Second. We still have a muddle of views on China. The Prime Minister as well as the outspoken Deputy Prime Minister are advised by deeply conservative people who have neocon perspectives but no understanding of China. China is not a threat to Australia unless we continue to develop hostile approaches to China. Apart from the absurdity of believing we have a sense of entitlement to send warships to the straits between Taiwan and the mainland (where in any case most of the commercial shipping of direct relevance to Australia and needing ‘freedom of navigation’ is between Australia and China) there is the question of how we would feel if China patrolled the waters between Tasmania and the Australian mainland. There is widespread understanding and concern not just in China but throughout Southeast Asia that AUKUS and the long ranging nuclear powered submarines make Australia an aggressive and destabilising force, not a friend. We need to embrace the future, not pretend there is some white mans empire to be proud of.

Third, we have signed on to a notion of “rules based international order”, alliances of democracy versus autocracy. This not the same as a law based international order as advocated by China, instead it is an American desire to sustain a unipolar world, dominated by the US: it’s America’s rules. The rules based international order is destroying the planet. This notion of omnipotence has been falling apart for decades since it first arose in the braggadocio after the fall of the Berlin Wall. In these decades the Champions of Democracy have been responsible for more deaths and destruction in interventionist wars than in any other conflict since World War II. Notions of alliance with the United States enhancing Australian security are illusions in a changed world. If at the G20 Summit in Indonesia the Australian prime minister rattles off the nonsense of international rules and AUKUS, he will be seen as a fool by countries in our region. He could do better.

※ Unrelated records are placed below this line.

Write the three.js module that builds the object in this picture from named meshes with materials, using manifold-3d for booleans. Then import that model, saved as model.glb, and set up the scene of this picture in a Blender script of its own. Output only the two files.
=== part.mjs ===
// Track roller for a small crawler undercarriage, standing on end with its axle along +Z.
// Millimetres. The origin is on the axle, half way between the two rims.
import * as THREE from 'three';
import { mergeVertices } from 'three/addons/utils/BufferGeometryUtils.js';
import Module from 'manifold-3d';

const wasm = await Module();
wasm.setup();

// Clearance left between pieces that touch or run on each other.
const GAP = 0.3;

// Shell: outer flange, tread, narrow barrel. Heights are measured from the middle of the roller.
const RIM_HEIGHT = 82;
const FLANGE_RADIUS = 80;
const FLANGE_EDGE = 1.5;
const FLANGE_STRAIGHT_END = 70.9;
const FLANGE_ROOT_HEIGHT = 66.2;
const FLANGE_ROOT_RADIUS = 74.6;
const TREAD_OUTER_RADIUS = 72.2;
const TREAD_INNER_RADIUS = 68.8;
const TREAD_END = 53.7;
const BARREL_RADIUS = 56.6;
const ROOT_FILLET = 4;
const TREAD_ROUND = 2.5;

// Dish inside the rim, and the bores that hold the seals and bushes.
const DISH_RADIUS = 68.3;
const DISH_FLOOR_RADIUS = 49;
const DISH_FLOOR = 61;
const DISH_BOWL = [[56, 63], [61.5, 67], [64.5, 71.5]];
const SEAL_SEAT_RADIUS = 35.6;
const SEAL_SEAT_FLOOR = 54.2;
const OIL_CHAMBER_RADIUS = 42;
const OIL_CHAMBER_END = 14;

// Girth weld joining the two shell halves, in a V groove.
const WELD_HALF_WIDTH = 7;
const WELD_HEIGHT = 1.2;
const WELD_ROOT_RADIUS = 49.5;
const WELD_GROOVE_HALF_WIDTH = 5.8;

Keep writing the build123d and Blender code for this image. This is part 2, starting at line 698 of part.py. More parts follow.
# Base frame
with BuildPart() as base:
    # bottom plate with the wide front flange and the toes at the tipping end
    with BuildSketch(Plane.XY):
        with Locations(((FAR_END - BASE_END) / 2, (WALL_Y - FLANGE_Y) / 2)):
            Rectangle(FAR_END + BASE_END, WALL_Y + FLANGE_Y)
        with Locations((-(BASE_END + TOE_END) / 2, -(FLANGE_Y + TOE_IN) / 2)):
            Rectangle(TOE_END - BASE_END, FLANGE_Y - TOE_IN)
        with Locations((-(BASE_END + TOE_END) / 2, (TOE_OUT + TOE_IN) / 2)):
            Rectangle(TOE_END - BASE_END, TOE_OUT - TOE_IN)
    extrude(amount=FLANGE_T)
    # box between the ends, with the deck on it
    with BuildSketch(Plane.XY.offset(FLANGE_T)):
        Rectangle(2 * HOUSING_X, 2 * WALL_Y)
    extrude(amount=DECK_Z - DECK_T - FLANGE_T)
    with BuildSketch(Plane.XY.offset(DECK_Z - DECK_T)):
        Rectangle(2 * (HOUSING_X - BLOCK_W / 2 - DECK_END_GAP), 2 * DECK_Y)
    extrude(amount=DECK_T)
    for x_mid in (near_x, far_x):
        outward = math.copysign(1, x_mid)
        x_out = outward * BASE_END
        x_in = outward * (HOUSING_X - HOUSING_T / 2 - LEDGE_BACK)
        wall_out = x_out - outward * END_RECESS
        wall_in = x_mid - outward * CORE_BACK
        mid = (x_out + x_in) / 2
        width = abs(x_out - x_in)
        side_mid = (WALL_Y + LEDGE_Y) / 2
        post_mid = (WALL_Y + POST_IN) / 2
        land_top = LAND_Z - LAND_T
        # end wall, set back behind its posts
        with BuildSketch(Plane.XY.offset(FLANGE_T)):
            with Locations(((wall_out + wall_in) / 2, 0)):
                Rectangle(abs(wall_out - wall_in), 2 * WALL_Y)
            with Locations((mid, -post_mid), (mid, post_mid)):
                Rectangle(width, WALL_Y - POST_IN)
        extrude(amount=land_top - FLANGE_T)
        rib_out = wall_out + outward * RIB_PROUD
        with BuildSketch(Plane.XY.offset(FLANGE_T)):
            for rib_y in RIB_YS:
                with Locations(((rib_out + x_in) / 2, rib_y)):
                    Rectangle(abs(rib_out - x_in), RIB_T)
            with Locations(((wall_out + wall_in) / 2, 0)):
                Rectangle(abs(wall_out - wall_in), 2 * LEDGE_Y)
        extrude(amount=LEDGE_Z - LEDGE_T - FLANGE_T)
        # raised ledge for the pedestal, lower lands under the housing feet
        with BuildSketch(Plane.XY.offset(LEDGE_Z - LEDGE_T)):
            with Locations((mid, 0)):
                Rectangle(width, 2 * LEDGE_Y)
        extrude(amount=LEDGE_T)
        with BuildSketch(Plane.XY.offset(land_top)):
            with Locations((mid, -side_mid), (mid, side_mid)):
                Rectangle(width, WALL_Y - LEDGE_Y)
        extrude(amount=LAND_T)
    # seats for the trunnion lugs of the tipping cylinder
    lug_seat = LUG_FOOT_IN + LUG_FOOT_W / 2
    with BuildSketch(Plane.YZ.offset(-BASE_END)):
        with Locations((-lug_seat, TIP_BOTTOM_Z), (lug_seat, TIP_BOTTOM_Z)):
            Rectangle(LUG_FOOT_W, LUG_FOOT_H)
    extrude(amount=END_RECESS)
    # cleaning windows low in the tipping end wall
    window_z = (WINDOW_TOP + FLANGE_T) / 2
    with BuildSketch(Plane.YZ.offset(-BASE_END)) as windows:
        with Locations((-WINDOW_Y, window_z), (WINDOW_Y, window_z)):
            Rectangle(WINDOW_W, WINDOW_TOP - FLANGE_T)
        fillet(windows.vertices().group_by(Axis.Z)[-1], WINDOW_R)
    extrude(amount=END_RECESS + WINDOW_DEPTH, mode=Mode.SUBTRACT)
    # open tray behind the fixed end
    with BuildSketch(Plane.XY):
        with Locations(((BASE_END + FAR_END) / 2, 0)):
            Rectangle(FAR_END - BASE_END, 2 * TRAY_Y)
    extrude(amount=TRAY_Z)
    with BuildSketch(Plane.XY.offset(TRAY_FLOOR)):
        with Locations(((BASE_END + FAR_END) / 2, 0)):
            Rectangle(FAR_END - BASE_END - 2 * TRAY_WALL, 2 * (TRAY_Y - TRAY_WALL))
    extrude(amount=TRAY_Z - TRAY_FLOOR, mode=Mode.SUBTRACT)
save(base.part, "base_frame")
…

We have now joined a war far from Australia’s interests, continuing to arm and avoiding peace negotiation, in support of a country, Ukraine, ranking 122 on the ‘corruption perception index‘ of Transparency International. With a secret police organisation child of the KGB and as numerous as the FBI, for a population one eighth of the US. Political opposition and independent media are stifled, closed, imprisoned, hunted. The population of Ukraine has declined by 20% since 1990. Hundreds of thousands of Ukrainian women have been trafficked. The rights of the 40% of the country speaking Russian and culturally Russian have been removed,. Agreements signed in Minsk, with France and Germany participating, for a regional system to protect minorities in the east, have been ignored. The war is not new this year, not begun by Putin, but begun with a coup in Kyiv enabled by the US in 2014, against an elected government that had chosen economic association with Russia rather than the EU. There was abundant warning of the inappropriateness of carrying an anachronistic militant NATO up to Russia’s borders, long before. Listen to President Putin’s 2007 speech at the Munich Security Conference.

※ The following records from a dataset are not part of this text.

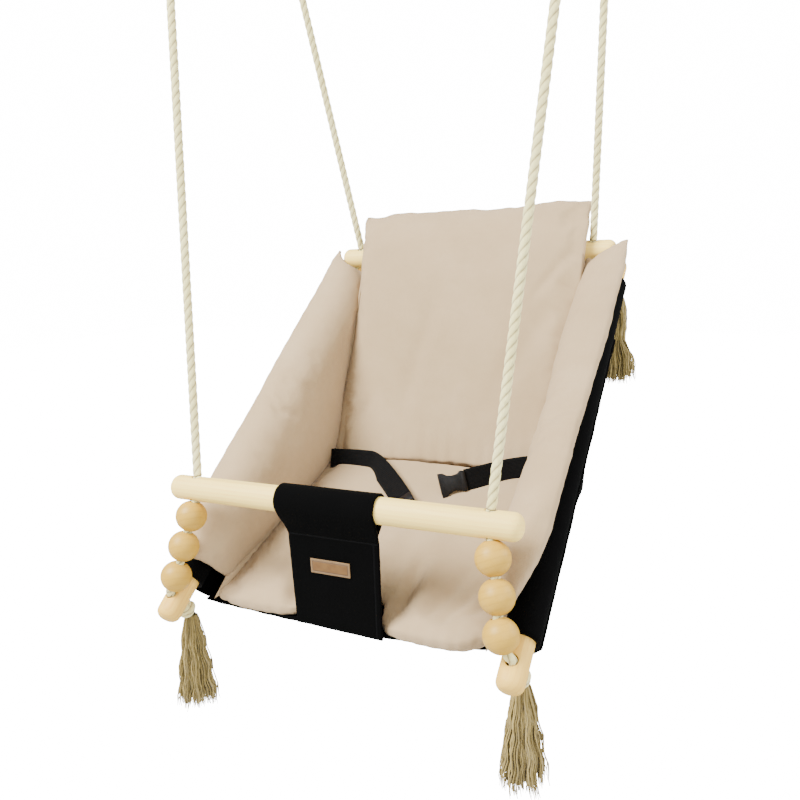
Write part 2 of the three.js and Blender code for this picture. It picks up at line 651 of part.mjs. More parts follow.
function addStraps() {
  const ribbon = (path, wides) => softBody(2, 14, (u, v) => {
    const place = v * (wides.length - 1);
    const first = Math.min(Math.floor(place), wides.length - 2);
    const wide = at(...wides[first]).lerp(at(...wides[first + 1]), place - first);
    const way = path.getTangentAt(v);
    wide.addScaledVector(way, -wide.dot(way)).normalize();
    return path.getPointAt(v).addScaledVector(wide, (u - 0.5) * strapWidth);
  }, () => strapThickness / 2);
  addPiece(seatFrame, 'waist_strap_left', ribbon(leftStrapPath, leftStrapWides), blackWebbing);
  addPiece(seatFrame, 'waist_strap_right', ribbon(rightStrapPath, rightStrapWides), blackWebbing);
}

// The two halves of the side-release buckle
function addBuckle() {
  const halfWidth = buckleWidth / 2;
  const socket = new THREE.Shape();
  const sideShares = [[0, 0.8], [0.14, 0.84], [0.3, 0.66], [0.5, 0.66], [0.8, 1], [1, 1]];
  sideShares.forEach(([down, out], i) => {
    const point = [down * buckleLength, out * halfWidth];
    if (i === 0) socket.moveTo(...point);
    else socket.lineTo(...point);
  });
  sideShares.slice().reverse().forEach(([down, out]) => socket.lineTo(down * buckleLength, -out * halfWidth));
  const thick = (shape, depth) =>
    new THREE.ExtrudeGeometry(shape, { depth, bevelEnabled: false }).translate(0, 0, -depth / 2);
  const layAtEnd = (body, path, wide) => {
    const ahead = path.getTangentAt(1);
    const up = ahead.clone().cross(wide).normalize();
    const square = up.clone().cross(ahead);
    const from = path.getPointAt(1).addScaledVector(ahead, slip);
    return body.applyMatrix4(new THREE.Matrix4().makeBasis(ahead, square, up).setPosition(from));
  };
  addPiece(seatFrame, 'buckle_socket',
    layAtEnd(thick(socket, buckleThickness), rightStrapPath, at(...downFrontWide)), blackPlastic);
  const base = new THREE.BoxGeometry(plugBaseLength, buckleWidth * 0.84, buckleThickness);
  base.translate(plugBaseLength / 2, 0, 0);
  const prongs = [-1, 0, 1].map((side) => {
    const prong = new THREE.BoxGeometry(prongLength, prongWidth, prongThickness);
    return prong.translate(plugBaseLength + prongLength / 2 - cutOverrun / 2, side * prongSpread, 0);
  });
  addPiece(seatFrame, 'buckle_plug',
    layAtEnd(join(base, ...prongs), leftStrapPath, at(...leftStrapWides.at(-1))), blackPlastic);
}

addBars();
addBeads();
addRopeTails();
addKnots();
addTassels();
addHooks();
addRopesAndEyes();
addSling();
addPanel();
addPads();
addStraps();
addBuckle();

export default seatSwing;
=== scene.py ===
# %% [markdown]
# # A hanging baby seat
# The seat hangs from four twisted cotton ropes. They run through two pine cross bars, a chain of wooden beads
# and two pine side bars, and end in knots with frayed tassels. A black canvas sling hangs between the bars and
# carries a beige padded insert. The CAD model is loaded first, as a fixed frame: every piece below goes where
# the frame says, in metres, and rides on one of its bodies.

# %% Load the frame
import math
import random
import bpy
import bmesh
from mathutils import Matrix, Vector, noise


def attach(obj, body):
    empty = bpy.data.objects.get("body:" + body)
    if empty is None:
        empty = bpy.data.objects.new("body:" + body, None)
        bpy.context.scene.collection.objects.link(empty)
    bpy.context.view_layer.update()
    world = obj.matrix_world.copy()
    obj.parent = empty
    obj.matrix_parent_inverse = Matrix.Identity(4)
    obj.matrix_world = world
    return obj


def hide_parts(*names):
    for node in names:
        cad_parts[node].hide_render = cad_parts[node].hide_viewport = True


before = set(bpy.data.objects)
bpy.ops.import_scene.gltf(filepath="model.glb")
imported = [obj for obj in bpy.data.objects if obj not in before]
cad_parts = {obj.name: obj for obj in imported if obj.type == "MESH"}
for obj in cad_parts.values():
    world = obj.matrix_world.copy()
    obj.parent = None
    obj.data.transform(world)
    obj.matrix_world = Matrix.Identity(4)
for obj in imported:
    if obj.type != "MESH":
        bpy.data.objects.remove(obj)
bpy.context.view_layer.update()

# %% [markdown]
# The seat is tilted on its ropes, so its pieces are easier to place in the seat's own directions: across it,
# along the side bars from their front rope holes, and above them. This helper turns such a place into the
# frame's own x, y and z.

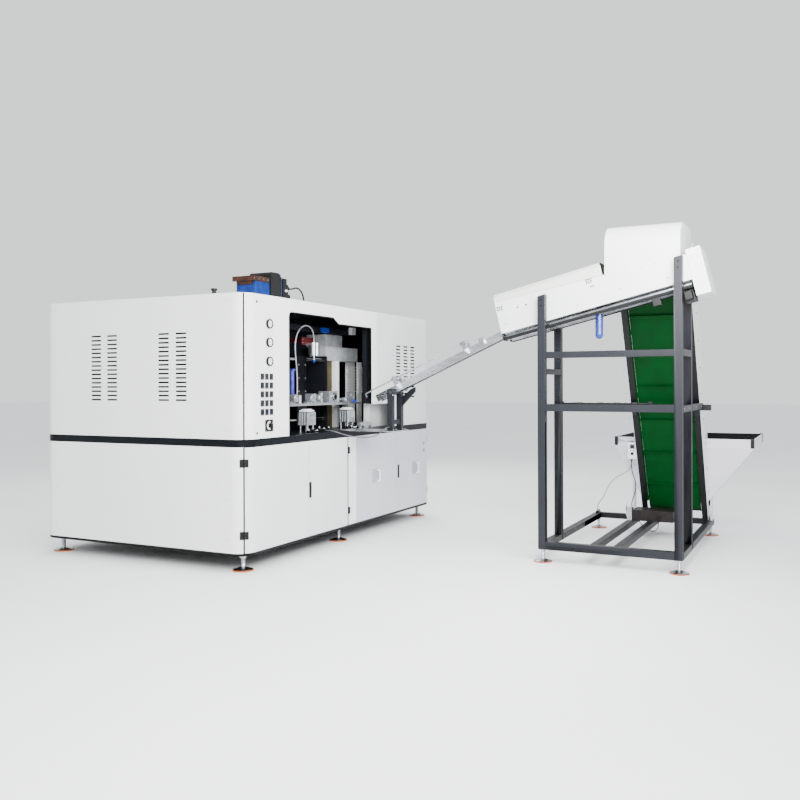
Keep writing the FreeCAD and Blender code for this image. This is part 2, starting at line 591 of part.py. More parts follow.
def in_trough(obj, u, v, w, extra="0"):
    return seat(obj, u, "trough_y + (%s) * %s + (%s) * %s" % (v, cosa, w, sina),
                "trough_z - (%s) * %s + (%s) * %s" % (v, sina, w, cosa), (-1, 0, 0), "trough_tilt + %s" % extra)


def tbox(u0, u1, v0, v1, w0, w1):
    b = doc.addObject("Part::Box", "block")
    for prop, a, c in (("Length", u0, u1), ("Width", v0, v1), ("Height", w0, w1)):
        bind(b, prop, "(%s) - (%s)" % (c, a))
    return in_trough(b, u0, v0, w0)


def troll(u, v, w, rad, long):
    # a round along local Y, running from v toward the cabinet
    c = doc.addObject("Part::Cylinder", "round")
    bind(c, "Radius", rad)
    bind(c, "Height", long)
    return in_trough(c, u, v, w, "90")


def tpad(points, thick, u):
    return in_trough(pad("YZ", points, thick), u, "0", "0")


tx0, tx1 = "trough_x", "trough_x + trough_wide"
wall = [("0", "0"), ("0", "wall_low_end"), ("-trough_long", "wall_high_end"), ("-trough_long", "0")]
piece("trough_near_wall", fuse(tpad(wall, "sheet", tx0), tbox(tx0 + " + 3", tx0 + " + 24", "-trough_long", "0", "0", "3")))
far = [("0", "0"), ("0", "lid_high - 6"), ("-lid_long", "lid_high - 6"), ("-lid_long", "wall_high_end"),
       ("-trough_long", "wall_high_end"), ("-trough_long", "0")]
piece("trough_far_wall", fuse(tpad(far, "sheet", tx1 + " - sheet"), tbox(tx1 + " - 24", tx1 + " - 3", "-trough_long", "0", "0", "3")))
near_roll, far_roll = "roll_mid - roll_gap / 2 - roll_rad", "roll_mid + roll_gap / 2 + roll_rad"


low_plate = group(tbox(tx0, near_roll + " + 26", "-14", "-2", "-60", "0"), tbox(far_roll + " - 26", tx1, "-14", "-2", "-60", "0"))
bore = [troll(r, "-20", "-28", "10.05", "30") for r in (near_roll, far_roll)]
piece("trough_low_bearing", cut(low_plate, group(*bore)))
high_plate = tbox(tx0, tx1, "-trough_long + 2", "-trough_long + 14", "-60", "0")
bore = [troll(r, "-trough_long - 5", "-28", "10.05", "30") for r in (near_roll, far_roll)]
piece("trough_high_bearing", cut(high_plate, group(*bore)))
gear_rad = "roll_gap / 2 + roll_rad - 0.5"
for name, r in (("roller_near", near_roll), ("roller_far", far_roll)):
    piece(name, fuse(troll(r, "-trough_long + 16", "-28", "roll_rad", "trough_long - 32"),
                    troll(r, "-trough_long - 44", "-28", "10", "trough_long + 42"),
                    troll(r, "-trough_long - 40", "-28", gear_rad, "16")))
piece("trough_rail", group(tbox(tx0, tx0 + " + 14", "-trough_long + 14", "-14", "-60", "-36"),
                          tbox(tx1 + " - 14", tx1, "-trough_long + 14", "-14", "-60", "-36")))

# lid: near lip over the wall's sloping edge, bevel and flat top; it swings up on three hinges along the far wall
lid = [(tx0, "212"), (tx0 + " + 3", "212"), (tx0 + " + 3", "296"), (tx0 + " + 38", "lid_high - 3"),
       (tx1 + " - 0.5", "lid_high - 3"), (tx1 + " - 0.5", "lid_high"), (tx0 + " + 37", "lid_high"), (tx0, "297")]
lid_sheet = in_trough(pad("XZ", lid, "lid_long - 4"), "0", "-lid_long + 2", "0")
wall_fall = "(wall_low_end - wall_high_end) / trough_long"
lip_cut = tpad([("10", "150"), ("10", "wall_low_end + 2"), ("-lid_long - 10", "wall_low_end + 2 - (lid_long + 10) * " + wall_fall),
                ("-lid_long - 10", "150")], "30", tx0 + " - 10")
pin_u, pin_w = tx1 + " + 5", "lid_high + 2"
lid_knuckles, wall_knuckles = [], []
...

Ramifications of the current war in Europe are expanding. European governments are destabilised; they tire of the whip of Zelenskyy and his implausible demands for money. Much as with the Euro crisis a decade ago, the big countries Germany and France are expecting smaller members to make sacrifices for them. The Italian government has collapsed and the party most likely to lead a new government is Fratelli d’Italia (Brothers of Italy) heir to Mussolini’s fascist party. There is a muddle of voices in Germany, few critical of the rearmament program of the Social Democrat-Green government, but there are blunt statements at state and federal level from social democrats and Greens that the winter without fuel will produce great anger and political upheaval. In France the centre-right banker President Macron has lost control of the National Assembly to the left. In Britain… who can say what coherence is possible. high risk of another crisis in the Eurozone as there was a decade ago.

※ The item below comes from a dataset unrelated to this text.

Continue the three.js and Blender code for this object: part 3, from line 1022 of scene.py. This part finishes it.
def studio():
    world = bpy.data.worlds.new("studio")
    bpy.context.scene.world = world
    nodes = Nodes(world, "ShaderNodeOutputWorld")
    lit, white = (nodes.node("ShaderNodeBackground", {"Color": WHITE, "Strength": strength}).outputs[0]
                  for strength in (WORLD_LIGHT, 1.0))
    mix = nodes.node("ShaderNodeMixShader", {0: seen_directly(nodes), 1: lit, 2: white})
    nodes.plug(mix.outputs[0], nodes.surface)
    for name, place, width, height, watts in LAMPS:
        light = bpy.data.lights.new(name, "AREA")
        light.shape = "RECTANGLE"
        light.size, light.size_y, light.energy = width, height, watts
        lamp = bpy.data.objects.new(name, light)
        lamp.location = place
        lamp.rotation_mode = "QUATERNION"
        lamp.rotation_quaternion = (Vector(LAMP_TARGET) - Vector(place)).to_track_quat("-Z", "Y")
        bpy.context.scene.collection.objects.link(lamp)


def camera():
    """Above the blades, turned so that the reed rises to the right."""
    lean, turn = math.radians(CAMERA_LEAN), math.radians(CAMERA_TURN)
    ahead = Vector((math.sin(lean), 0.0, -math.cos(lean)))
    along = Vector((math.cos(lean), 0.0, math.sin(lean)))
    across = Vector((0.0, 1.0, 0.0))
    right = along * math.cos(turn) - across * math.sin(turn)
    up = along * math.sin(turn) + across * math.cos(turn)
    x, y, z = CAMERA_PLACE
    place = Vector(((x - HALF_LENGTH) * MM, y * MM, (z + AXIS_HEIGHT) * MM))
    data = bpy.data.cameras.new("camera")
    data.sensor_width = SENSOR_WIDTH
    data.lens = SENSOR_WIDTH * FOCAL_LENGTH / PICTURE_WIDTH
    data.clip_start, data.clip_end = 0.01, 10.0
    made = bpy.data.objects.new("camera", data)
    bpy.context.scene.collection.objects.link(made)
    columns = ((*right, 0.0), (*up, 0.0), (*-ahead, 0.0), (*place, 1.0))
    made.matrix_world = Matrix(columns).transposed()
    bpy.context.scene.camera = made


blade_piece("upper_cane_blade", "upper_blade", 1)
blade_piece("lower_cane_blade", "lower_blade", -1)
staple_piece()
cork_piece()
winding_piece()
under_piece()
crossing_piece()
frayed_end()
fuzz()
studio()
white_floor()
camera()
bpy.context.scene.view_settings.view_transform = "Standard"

In response–even to questions about the effect of the Ukraine war on gasoline prices–the US President has said the war will be fought “for as long as it takes”…. Takes to do what? There can be no military victory, there will be no humiliation of Russia. Peace becomes more elusive as Ukraine is destroyed. Ukraine is not a level platform. The territories in the east cover what was an energy and resources powerhouse of the Russian empire, and the Soviet Union. Rebuilt after each World War, run downhill by oligarchs after independence, and battered in war since 2014. The Russians cannot stop advancing while US heavy weapons stand back and hit not only military opponents but civilian populations in Donets. Our rules based order is murderous here as elsewhere in the world. Democratic ideals need to respect rights of minorities. Gigantic defence budgets need to be diverted to save the planet.